INFORMATION PROVIDED
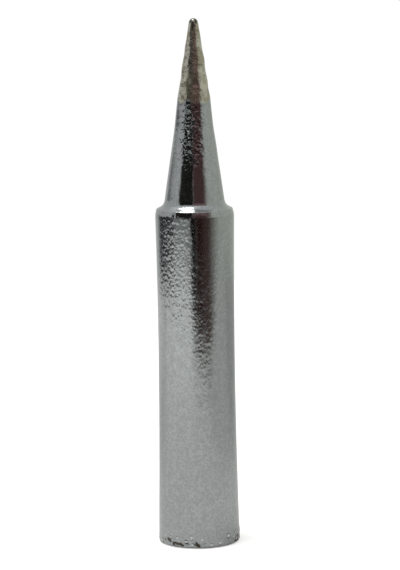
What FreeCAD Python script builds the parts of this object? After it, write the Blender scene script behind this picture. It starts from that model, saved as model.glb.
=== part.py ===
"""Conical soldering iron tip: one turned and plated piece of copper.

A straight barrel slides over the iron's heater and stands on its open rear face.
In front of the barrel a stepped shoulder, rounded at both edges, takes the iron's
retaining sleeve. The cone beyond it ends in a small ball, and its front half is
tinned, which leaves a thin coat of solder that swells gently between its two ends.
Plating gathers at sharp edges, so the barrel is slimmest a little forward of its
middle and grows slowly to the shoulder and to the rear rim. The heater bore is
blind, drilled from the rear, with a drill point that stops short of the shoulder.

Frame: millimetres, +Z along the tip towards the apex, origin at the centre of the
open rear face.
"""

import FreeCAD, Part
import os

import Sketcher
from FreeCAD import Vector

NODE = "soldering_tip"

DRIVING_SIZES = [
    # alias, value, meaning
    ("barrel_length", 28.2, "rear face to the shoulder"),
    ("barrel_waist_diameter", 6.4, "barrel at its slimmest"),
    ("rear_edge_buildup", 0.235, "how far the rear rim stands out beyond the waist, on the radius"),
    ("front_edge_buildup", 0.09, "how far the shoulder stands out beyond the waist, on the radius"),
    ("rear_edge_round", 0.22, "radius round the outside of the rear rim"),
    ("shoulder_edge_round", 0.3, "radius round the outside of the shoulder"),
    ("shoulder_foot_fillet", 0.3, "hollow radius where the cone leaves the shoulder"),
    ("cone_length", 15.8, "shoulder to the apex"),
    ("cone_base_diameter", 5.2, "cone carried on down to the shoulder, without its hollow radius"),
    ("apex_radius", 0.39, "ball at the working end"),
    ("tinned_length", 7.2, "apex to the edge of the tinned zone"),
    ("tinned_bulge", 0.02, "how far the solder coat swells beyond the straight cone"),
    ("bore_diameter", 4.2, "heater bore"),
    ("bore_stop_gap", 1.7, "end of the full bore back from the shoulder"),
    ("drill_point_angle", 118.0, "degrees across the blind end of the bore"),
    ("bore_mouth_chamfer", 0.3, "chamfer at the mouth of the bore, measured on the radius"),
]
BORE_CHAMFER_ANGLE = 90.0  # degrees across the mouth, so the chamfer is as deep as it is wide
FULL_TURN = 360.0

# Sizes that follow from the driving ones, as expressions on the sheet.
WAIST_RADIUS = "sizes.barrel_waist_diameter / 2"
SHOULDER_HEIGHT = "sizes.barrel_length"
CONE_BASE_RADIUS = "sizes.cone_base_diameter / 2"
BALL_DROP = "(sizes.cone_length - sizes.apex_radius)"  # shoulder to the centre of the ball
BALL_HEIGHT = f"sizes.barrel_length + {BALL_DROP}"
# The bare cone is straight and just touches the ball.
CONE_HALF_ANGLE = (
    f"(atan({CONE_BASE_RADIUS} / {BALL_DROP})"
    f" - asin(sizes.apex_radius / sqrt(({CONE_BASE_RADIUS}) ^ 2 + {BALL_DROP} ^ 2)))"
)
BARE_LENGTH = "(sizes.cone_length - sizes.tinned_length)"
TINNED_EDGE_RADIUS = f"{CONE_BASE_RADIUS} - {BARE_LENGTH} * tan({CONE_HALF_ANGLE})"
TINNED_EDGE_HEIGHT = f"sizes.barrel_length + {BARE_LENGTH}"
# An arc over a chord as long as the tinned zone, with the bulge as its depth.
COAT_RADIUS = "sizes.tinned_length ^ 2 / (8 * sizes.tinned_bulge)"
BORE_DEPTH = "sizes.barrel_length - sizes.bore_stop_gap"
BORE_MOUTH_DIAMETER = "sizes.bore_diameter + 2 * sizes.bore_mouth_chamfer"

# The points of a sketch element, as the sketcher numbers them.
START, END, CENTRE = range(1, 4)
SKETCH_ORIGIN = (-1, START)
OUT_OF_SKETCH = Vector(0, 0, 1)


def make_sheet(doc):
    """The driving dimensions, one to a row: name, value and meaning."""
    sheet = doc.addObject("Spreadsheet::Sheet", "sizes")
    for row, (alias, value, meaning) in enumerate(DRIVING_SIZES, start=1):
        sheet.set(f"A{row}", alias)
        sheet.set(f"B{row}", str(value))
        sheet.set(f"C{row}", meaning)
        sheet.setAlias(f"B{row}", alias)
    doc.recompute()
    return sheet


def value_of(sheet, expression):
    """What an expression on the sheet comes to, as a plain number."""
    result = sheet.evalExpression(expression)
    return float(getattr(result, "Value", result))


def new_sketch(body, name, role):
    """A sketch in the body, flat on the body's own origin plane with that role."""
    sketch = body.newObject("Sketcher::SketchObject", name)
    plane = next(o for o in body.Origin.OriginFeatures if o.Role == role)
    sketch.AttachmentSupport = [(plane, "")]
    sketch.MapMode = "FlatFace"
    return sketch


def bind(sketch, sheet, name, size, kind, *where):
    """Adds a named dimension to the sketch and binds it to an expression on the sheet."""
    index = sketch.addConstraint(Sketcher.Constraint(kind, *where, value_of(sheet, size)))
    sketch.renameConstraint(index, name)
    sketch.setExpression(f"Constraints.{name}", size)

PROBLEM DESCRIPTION
Extract exactly the leading lines of the data, stopping at and including the line with "piece of copper.".

FINISHED TASK
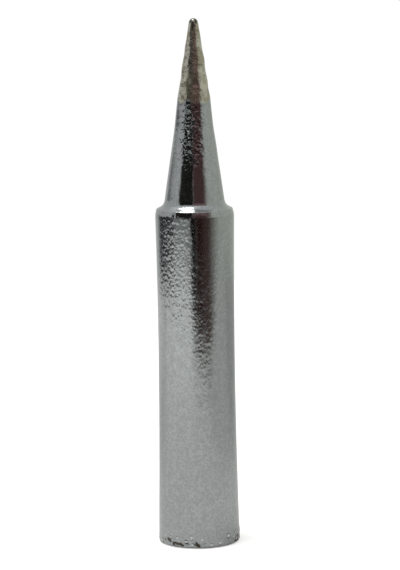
What FreeCAD Python script builds the parts of this object? After it, write the Blender scene script behind this picture. It starts from that model, saved as model.glb.
=== part.py ===
"""Conical soldering iron tip: one turned and plated piece of copper.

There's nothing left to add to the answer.